The habits and ways of this fallen world put obstacle after obstacle in the way of the Wise Men as they came from the East to worship the Christ Child. The habits and ways of this fallen world put obstacles in our way before we came to Him. But God had mercy on us, as He had mercy on the Wise Men. He sent His only-begotten Son Jesus Christ into the world to die and rise again for our sakes. He sent His Holy Spirit into our hearts to convince us that this is true. Jesus came to us when we could never come to Him and He has brought us near by the shedding of His blood; He has made people of every race, tribe, language, and culture one body in His flesh.

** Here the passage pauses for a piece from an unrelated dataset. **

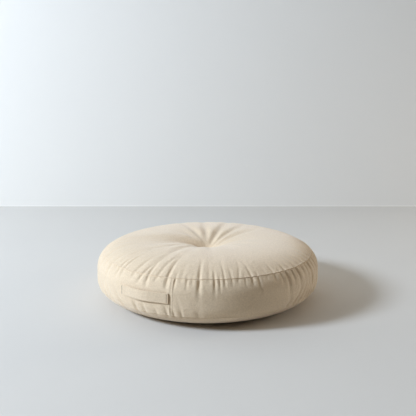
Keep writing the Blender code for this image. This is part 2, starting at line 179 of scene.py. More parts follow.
# How a gather dies away: the share of its depth that the sewn seam holds back and the length
# over which it does so, how it widens with distance and for how many of its reaches, and
# where it is too faint to count.
SEAM_HOLD = 0.75
SEAM_HOLD_REACH = 0.0022
GATHER_SPREAD = 0.45
SPREAD_REACHES = 2.0
CREASE_SHOULDER = 0.6
GATHER_FADE = 1.1
FAINT_REACHES = 2.4
FAINT_WIDTHS = 5.0

# The rest of each seam is gathered at random, within these ranges of the stated figures.
SHOWN_FROM, SHOWN_TO = -75.0, 128.0
UNSEEN_TOP = Gather(0.0, 2.2, 3.0, 1.0, 44, 26, 6)
UNSEEN_LOW = Gather(0.0, 2.6, 1.2, 1.1, 36, 11, 6)
UNSEEN_SPACING = 4.4
SPACING_RANGE = (0.65, 1.4)
DEPTH_RANGE = (0.35, 1.0)
WIDTH_RANGE = (0.8, 1.25)
REACH_RANGE = (0.4, 1.3)
UNSEEN_SEED = 7

# Pleats that run out from the tuft: depth and width in mm where they are deepest, the
# reach of the pleat in mm, its bend, and its skew: how much wider it is on the side of the
# lower azimuths than on the other.
Pleat = namedtuple("Pleat", "azimuth depth width reach bend skew")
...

This morning, the Lord's Table is spread before us. Here is Christ's epiphany to us, our God appearing to us through the elements of bread and wine. As you partake of this holy sacrament, receive the peace and reconciliation of Jesus in your hearts, as surely as you receive the elements in your mouth. Be reconciled to one another, as surely as God has reconciled you to Himself. Draw near to Him in gratitude and joy. Jesus your Lord has brought you from afar: this is His glorious work and His gracious will. Amen.